◆ Goal ◆
Please output the lines shown below exactly as they appear.

## start

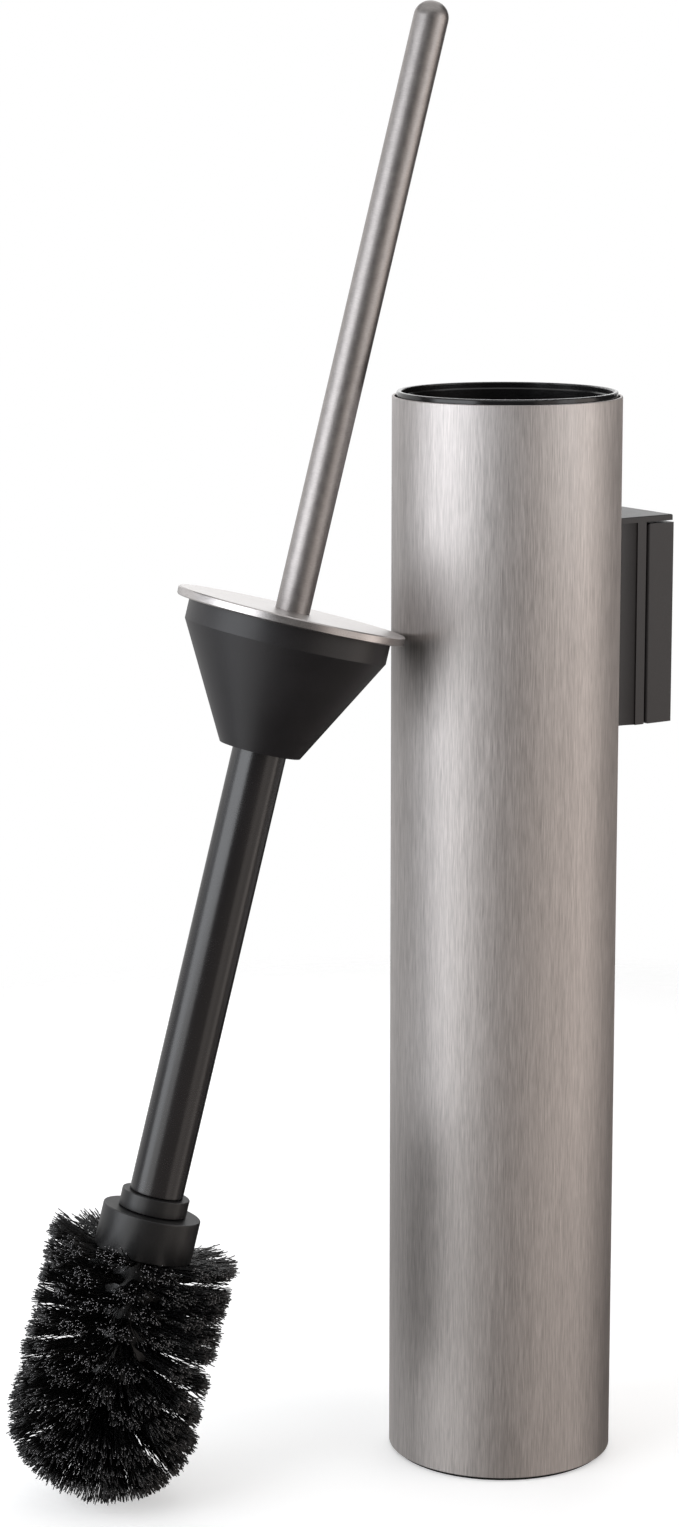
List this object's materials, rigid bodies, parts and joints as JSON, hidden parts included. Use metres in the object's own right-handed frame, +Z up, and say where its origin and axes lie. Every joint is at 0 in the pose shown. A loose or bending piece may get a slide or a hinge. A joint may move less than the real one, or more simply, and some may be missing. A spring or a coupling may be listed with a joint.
{
  "type": "toilet brush holder",
  "caption": "Slim round floor or wall toilet brush holder with lift-out liner, and a lidded brush with screw-on head leaning against it.",
  "frame": {"origin": "centre of the holder's underside, on the floor", "axes": "+Z up along the tube, +Y towards the wall that the bracket fixes to, +X along the wall"},
  "size_m": [0.1062, 0.2399, 0.5149],
  "materials": {
    "brushed_steel": "brushed along the tube",
    "handle_steel": "satin, fine turned grain",
    "lid_steel": "brushed in one direction",
    "zinc_steel": "zinc plated fixings",
    "bracket_black": "fine matt powder coat",
    "liner_black": "semi-gloss moulded",
    "cone_black": "satin moulded",
    "stem_black": "satin black lacquer",
    "head_black": "satin moulded",
    "bristle_black": "crimped nylon filaments",
    "pad_black": "closed-cell foam rubber",
    "brass": "turned"
  },
  "bodies": {
    "holder": {"outer_tube": "brushed_steel", "base_cup": "brushed_steel", "base_pad": "pad_black", "bracket_housing": "bracket_black", "bracket_studs": "zinc_steel", "bracket_washers": "zinc_steel", "bracket_nuts": "zinc_steel"},
    "liner": {"liner": "liner_black"},
    "wall_plate": {"wall_plate": "bracket_black"},
    "brush": {"handle_tube": "handle_steel", "handle_insert": "brass", "lid": "lid_steel", "splash_cone": "cone_black", "tie_stud": "zinc_steel", "stem": "stem_black", "stem_top_plug": "brass", "stem_bottom_plug": "brass", "stem_ferrule": "head_black", "head_stud": "zinc_steel"},
    "brush_head": {"head_core": "head_black", "bristles": "bristle_black"}
  },
  "joints": [
    {"name": "brush_lift", "type": "slide", "parent": "holder", "child": "brush", "axis": [0, 0, 1], "range_m": [0, 0.4]},
    {"name": "head_unscrew", "type": "hinge", "parent": "brush", "child": "brush_head", "pos_m": [-0.02857, -0.12885, 0.10303], "axis": [0.0531, 0.2395, 0.9694], "continuous": true},
    {"name": "liner_lift", "type": "slide", "parent": "holder", "child": "liner", "axis": [0, 0, 1], "range_m": [0, 0.06]},
    {"name": "wall_plate_slide", "type": "slide", "parent": "holder", "child": "wall_plate", "axis": [0, 0, -1], "range_m": [0, 0.075]}
  ]
}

## end

◆ Solution ◆
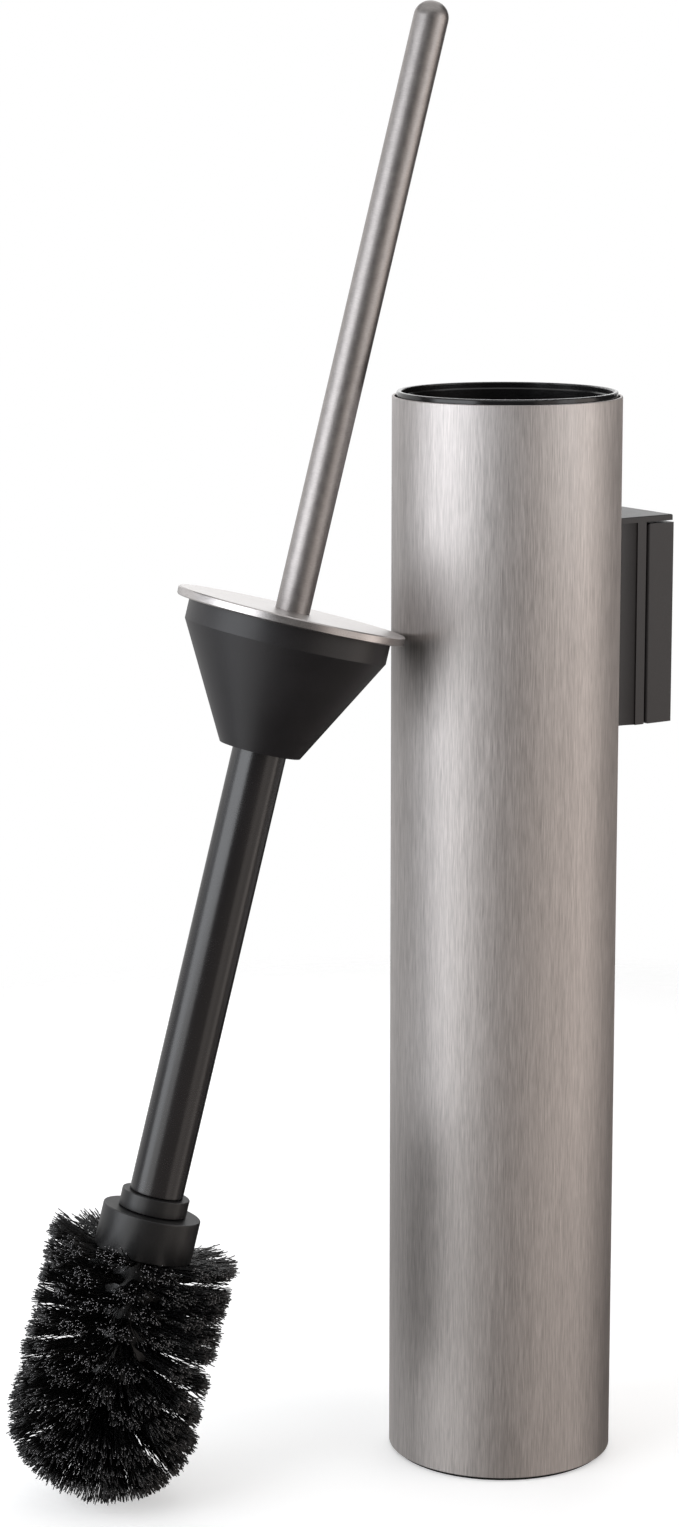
List this object's materials, rigid bodies, parts and joints as JSON, hidden parts included. Use metres in the object's own right-handed frame, +Z up, and say where its origin and axes lie. Every joint is at 0 in the pose shown. A loose or bending piece may get a slide or a hinge. A joint may move less than the real one, or more simply, and some may be missing. A spring or a coupling may be listed with a joint.
{
  "type": "toilet brush holder",
  "caption": "Slim round floor or wall toilet brush holder with lift-out liner, and a lidded brush with screw-on head leaning against it.",
  "frame": {"origin": "centre of the holder's underside, on the floor", "axes": "+Z up along the tube, +Y towards the wall that the bracket fixes to, +X along the wall"},
  "size_m": [0.1062, 0.2399, 0.5149],
  "materials": {
    "brushed_steel": "brushed along the tube",
    "handle_steel": "satin, fine turned grain",
    "lid_steel": "brushed in one direction",
    "zinc_steel": "zinc plated fixings",
    "bracket_black": "fine matt powder coat",
    "liner_black": "semi-gloss moulded",
    "cone_black": "satin moulded",
    "stem_black": "satin black lacquer",
    "head_black": "satin moulded",
    "bristle_black": "crimped nylon filaments",
    "pad_black": "closed-cell foam rubber",
    "brass": "turned"
  },
  "bodies": {
    "holder": {"outer_tube": "brushed_steel", "base_cup": "brushed_steel", "base_pad": "pad_black", "bracket_housing": "bracket_black", "bracket_studs": "zinc_steel", "bracket_washers": "zinc_steel", "bracket_nuts": "zinc_steel"},
    "liner": {"liner": "liner_black"},
    "wall_plate": {"wall_plate": "bracket_black"},
    "brush": {"handle_tube": "handle_steel", "handle_insert": "brass", "lid": "lid_steel", "splash_cone": "cone_black", "tie_stud": "zinc_steel", "stem": "stem_black", "stem_top_plug": "brass", "stem_bottom_plug": "brass", "stem_ferrule": "head_black", "head_stud": "zinc_steel"},
    "brush_head": {"head_core": "head_black", "bristles": "bristle_black"}
  },
  "joints": [
    {"name": "brush_lift", "type": "slide", "parent": "holder", "child": "brush", "axis": [0, 0, 1], "range_m": [0, 0.4]},
    {"name": "head_unscrew", "type": "hinge", "parent": "brush", "child": "brush_head", "pos_m": [-0.02857, -0.12885, 0.10303], "axis": [0.0531, 0.2395, 0.9694], "continuous": true},
    {"name": "liner_lift", "type": "slide", "parent": "holder", "child": "liner", "axis": [0, 0, 1], "range_m": [0, 0.06]},
    {"name": "wall_plate_slide", "type": "slide", "parent": "holder", "child": "wall_plate", "axis": [0, 0, -1], "range_m": [0, 0.075]}
  ]
}